● **Problem statement**:
Only lines holding the string "bodies" are wanted; copy each one from the material.

[Records that describe objects]
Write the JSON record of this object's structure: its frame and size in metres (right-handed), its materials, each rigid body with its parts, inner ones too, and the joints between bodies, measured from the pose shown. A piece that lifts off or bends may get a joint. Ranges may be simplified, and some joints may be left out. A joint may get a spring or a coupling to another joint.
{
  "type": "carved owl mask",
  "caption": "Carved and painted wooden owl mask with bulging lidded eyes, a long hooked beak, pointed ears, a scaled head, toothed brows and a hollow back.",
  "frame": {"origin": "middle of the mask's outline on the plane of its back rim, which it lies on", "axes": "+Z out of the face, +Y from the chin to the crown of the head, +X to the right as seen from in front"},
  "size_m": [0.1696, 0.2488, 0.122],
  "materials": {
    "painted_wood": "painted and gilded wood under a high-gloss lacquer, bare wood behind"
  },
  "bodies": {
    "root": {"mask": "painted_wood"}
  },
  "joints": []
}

---

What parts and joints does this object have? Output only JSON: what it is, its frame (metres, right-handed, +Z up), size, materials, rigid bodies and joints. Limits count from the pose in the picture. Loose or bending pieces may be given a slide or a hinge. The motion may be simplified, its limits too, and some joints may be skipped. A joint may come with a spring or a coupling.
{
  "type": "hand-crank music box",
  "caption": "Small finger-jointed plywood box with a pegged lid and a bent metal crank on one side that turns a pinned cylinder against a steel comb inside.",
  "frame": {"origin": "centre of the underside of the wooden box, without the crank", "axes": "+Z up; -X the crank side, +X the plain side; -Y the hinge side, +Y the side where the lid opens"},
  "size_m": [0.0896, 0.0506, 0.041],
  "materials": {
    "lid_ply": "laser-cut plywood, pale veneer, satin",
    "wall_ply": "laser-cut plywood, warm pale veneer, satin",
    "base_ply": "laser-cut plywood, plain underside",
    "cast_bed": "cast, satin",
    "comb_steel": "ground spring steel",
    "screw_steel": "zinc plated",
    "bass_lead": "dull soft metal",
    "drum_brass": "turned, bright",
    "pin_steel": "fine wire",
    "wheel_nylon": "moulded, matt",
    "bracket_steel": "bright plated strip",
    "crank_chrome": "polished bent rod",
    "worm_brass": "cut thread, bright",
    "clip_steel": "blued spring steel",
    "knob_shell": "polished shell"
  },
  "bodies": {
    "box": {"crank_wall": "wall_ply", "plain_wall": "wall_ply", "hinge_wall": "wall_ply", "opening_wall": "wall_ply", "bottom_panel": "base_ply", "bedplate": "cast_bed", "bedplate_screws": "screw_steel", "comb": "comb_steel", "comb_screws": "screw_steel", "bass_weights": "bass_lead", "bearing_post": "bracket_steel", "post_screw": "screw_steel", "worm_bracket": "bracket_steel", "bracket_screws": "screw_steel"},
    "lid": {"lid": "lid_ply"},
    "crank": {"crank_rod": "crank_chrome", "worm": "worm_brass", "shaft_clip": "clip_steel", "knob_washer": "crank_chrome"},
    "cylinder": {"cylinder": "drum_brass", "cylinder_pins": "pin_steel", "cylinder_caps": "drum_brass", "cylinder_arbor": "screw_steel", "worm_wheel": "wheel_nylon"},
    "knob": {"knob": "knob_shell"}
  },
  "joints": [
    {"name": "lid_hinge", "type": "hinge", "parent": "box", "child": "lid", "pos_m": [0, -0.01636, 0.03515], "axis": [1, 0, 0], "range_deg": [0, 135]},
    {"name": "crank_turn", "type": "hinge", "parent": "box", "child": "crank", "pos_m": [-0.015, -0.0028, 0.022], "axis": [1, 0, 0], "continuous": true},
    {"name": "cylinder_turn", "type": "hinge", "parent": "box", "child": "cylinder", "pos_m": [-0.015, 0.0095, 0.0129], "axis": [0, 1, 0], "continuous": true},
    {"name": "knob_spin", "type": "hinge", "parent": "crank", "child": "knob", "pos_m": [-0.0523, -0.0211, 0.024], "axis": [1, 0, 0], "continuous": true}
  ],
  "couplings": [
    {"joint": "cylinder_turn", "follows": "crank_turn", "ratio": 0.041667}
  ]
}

● **Result below**:
Write the JSON record of this object's structure: its frame and size in metres (right-handed), its materials, each rigid body with its parts, inner ones too, and the joints between bodies, measured from the pose shown. A piece that lifts off or bends may get a joint. Ranges may be simplified, and some joints may be left out. A joint may get a spring or a coupling to another joint.
  "bodies": {
What parts and joints does this object have? Output only JSON: what it is, its frame (metres, right-handed, +Z up), size, materials, rigid bodies and joints. Limits count from the pose in the picture. Loose or bending pieces may be given a slide or a hinge. The motion may be simplified, its limits too, and some joints may be skipped. A joint may come with a spring or a coupling.
  "bodies": {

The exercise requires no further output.